Rishi Sunak highlights £40-trillion ($55-trillion) Chinese financial services sector as a target for UK firms, as potential deal with EU fails
(AF) UK Chancellor of the Exchequer Rishi Sunak called for a “mature and balanced relationship” with China that helps British firms to exploit “the potential of a fast-growing financial services market with total assets worth £40 trillion” ($55 trillion) in a speech on Thursday July 1.
The UK finance minister acknowledged in his annual Mansion House policy speech in London that a potential deal for mutual financial services recognition with the European Union (EU) has failed.
Sunak set out alternative plans for an independent financial services policy for the UK and spent more time discussing opportunities in China than the US, which is the UK’s most important bilateral partner.
He attempted to frame the opportunity to sell financial services to China within a context of maintaining principles such as openness and commitment to a rules-based order.
“Too often, the debate on China lacks nuance,” Sunak said. “Some people on both sides argue either that we should sever all ties or focus solely on commercial opportunities at the expense of our values. Neither position adequately reflects the reality of our relationship with a vast, complex country, with a long history.”
Sunak highlighted the appeal of China’s financial services market for UK firms, as well as the need to cooperate on global issues like health, ageing, climate and biodiversity.

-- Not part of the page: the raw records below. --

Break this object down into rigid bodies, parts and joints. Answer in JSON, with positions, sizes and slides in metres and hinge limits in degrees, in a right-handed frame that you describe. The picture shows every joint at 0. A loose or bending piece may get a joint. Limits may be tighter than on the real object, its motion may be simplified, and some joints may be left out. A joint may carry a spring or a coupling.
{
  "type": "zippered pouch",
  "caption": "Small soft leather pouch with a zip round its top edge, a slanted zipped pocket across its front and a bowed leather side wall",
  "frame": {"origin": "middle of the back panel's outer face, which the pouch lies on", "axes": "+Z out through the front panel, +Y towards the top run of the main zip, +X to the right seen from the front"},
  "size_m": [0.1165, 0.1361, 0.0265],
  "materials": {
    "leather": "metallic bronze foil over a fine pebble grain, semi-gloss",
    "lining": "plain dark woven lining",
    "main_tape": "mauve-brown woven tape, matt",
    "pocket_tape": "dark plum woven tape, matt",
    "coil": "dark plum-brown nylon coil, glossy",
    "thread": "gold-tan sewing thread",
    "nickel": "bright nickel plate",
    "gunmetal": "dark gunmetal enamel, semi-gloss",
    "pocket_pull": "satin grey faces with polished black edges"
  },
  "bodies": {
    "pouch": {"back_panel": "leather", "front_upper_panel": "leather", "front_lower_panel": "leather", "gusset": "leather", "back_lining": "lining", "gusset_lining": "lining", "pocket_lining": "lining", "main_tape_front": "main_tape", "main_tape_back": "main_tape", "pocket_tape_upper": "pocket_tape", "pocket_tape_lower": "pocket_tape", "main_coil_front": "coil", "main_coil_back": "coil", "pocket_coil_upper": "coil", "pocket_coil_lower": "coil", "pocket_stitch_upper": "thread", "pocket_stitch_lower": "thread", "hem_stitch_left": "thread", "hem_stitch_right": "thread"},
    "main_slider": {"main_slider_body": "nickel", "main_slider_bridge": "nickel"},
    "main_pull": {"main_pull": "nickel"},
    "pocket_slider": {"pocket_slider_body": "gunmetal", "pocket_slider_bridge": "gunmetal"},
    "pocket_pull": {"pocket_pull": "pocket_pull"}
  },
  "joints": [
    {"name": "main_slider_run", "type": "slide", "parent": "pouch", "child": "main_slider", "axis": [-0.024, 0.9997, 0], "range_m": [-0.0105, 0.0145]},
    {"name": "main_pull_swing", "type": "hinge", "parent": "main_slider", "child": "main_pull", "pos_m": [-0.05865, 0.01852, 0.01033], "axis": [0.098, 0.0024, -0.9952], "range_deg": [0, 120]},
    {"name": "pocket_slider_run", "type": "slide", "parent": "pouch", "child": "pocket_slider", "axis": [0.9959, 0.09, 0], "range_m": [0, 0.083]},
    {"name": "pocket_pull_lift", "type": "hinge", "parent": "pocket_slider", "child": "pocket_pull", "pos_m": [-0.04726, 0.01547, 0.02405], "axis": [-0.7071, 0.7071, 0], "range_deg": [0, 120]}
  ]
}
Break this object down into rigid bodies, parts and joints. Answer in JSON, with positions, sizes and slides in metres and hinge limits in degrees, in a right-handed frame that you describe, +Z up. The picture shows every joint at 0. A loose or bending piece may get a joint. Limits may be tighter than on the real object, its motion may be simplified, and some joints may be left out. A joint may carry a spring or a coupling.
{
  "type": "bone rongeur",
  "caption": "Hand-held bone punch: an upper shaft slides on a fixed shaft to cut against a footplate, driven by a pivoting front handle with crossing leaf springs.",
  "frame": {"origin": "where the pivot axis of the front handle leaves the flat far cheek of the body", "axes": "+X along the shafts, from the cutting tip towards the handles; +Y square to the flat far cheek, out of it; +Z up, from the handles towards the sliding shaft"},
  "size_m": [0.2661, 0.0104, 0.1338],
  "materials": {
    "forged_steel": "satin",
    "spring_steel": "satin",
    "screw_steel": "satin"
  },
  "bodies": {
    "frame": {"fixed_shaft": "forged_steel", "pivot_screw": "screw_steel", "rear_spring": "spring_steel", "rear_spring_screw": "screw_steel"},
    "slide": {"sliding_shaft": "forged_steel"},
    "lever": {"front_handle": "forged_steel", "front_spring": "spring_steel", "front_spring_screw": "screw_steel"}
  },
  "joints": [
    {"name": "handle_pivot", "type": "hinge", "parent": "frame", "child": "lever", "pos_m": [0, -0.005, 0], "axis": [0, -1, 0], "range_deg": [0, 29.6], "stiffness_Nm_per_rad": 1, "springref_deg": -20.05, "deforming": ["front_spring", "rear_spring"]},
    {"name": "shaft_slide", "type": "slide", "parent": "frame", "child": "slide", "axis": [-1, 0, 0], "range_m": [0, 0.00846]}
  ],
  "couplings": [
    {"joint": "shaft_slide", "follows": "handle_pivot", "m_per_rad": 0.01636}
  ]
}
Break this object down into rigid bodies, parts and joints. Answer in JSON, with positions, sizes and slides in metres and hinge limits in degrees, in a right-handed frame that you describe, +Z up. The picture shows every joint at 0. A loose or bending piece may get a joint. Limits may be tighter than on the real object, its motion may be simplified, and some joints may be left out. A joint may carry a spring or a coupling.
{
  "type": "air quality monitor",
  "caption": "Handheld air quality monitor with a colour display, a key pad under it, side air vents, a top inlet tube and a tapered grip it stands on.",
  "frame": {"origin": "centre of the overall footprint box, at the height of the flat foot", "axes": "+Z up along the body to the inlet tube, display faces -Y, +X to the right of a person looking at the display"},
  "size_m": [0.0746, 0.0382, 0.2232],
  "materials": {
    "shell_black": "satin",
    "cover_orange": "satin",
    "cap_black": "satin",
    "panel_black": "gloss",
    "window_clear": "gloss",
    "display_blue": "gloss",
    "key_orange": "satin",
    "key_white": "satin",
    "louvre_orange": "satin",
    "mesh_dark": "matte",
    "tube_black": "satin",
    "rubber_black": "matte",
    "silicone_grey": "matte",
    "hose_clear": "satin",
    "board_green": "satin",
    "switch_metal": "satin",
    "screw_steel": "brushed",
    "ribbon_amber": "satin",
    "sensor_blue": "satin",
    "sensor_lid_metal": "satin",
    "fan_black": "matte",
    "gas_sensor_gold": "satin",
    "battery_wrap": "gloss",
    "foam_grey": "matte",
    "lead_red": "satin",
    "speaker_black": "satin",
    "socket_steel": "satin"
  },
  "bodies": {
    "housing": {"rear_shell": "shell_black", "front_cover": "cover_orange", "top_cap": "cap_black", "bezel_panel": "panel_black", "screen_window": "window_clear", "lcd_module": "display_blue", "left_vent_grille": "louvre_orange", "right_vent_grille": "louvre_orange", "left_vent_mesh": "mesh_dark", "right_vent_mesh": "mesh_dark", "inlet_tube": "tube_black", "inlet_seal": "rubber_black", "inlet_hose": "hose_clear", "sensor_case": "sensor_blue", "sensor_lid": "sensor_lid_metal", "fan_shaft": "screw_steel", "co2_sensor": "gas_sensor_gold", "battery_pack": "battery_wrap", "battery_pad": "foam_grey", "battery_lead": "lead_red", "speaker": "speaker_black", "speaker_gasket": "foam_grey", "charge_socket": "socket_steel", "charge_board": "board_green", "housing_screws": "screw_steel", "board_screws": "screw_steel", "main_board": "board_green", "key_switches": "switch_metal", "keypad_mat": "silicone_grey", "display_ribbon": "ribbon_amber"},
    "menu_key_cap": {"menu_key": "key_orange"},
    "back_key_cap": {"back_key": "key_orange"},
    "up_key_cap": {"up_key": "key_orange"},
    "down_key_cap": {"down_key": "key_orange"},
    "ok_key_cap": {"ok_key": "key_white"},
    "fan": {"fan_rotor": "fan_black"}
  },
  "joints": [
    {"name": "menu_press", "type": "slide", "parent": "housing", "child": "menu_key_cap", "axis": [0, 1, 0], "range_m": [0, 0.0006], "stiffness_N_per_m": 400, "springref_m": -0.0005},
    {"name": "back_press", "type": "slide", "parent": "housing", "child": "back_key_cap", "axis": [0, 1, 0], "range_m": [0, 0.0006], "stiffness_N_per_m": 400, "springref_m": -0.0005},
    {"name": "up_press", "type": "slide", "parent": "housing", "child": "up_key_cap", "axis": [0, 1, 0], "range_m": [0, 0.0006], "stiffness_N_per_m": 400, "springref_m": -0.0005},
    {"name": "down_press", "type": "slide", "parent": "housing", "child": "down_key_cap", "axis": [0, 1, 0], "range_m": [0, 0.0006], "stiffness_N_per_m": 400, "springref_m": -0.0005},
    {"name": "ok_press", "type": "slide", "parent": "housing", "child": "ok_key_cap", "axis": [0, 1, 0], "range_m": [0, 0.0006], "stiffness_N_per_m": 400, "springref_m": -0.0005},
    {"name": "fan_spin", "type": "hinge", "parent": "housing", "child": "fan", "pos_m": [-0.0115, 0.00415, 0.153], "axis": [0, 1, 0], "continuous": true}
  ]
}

He seemed to effectively offer China the opportunity to agree different financial services terms with the UK than the EU, now that Brexit has arrived without a deal on mutual recognition of standards across Europe – which was the former target of “equivalence” of regulation.
“It is precisely because we’re taking steps to protect our domestic economic resilience that we can pursue with confidence an economic relationship with China in a safe, mutually beneficial way without compromising our values or security,” Sunak said.
Threading a path between the regulatory regimes in the bigger economic blocs in the EU and US may prove to be challenging for the UK.
Trading volume moves from UK
A substantial amount of EU equity trading volume moved from London to Amsterdam and Paris when the Brexit transition period ended on January 1; some over-the-counter derivatives dealing has shifted to New York because of rules affecting European bank subsidiaries in the UK; and London missed out on the boom in special purpose acquisition company (SPAC) launches in 2020 and the first quarter of 2021 because of restrictive listing rules.
London remains the second most active financial centre in the world after New York, however, and dominates key global markets such as foreign exchange trading.
And Sunak’s Treasury department made some concrete proposals to accompany his speech on July 1, with the endorsement of the Bank of England and the Financial Conduct Authority.
The Treasury intends to make changes in particular to the Mifid II rules that were introduced by the EU in 2018 and have drawn complaints across the financial industry for being cumbersome and expensive.
Changes to listing rules for equity issues in London are also expected, along with adjustments to the EU’s Solvency II regulations for the insurance industry.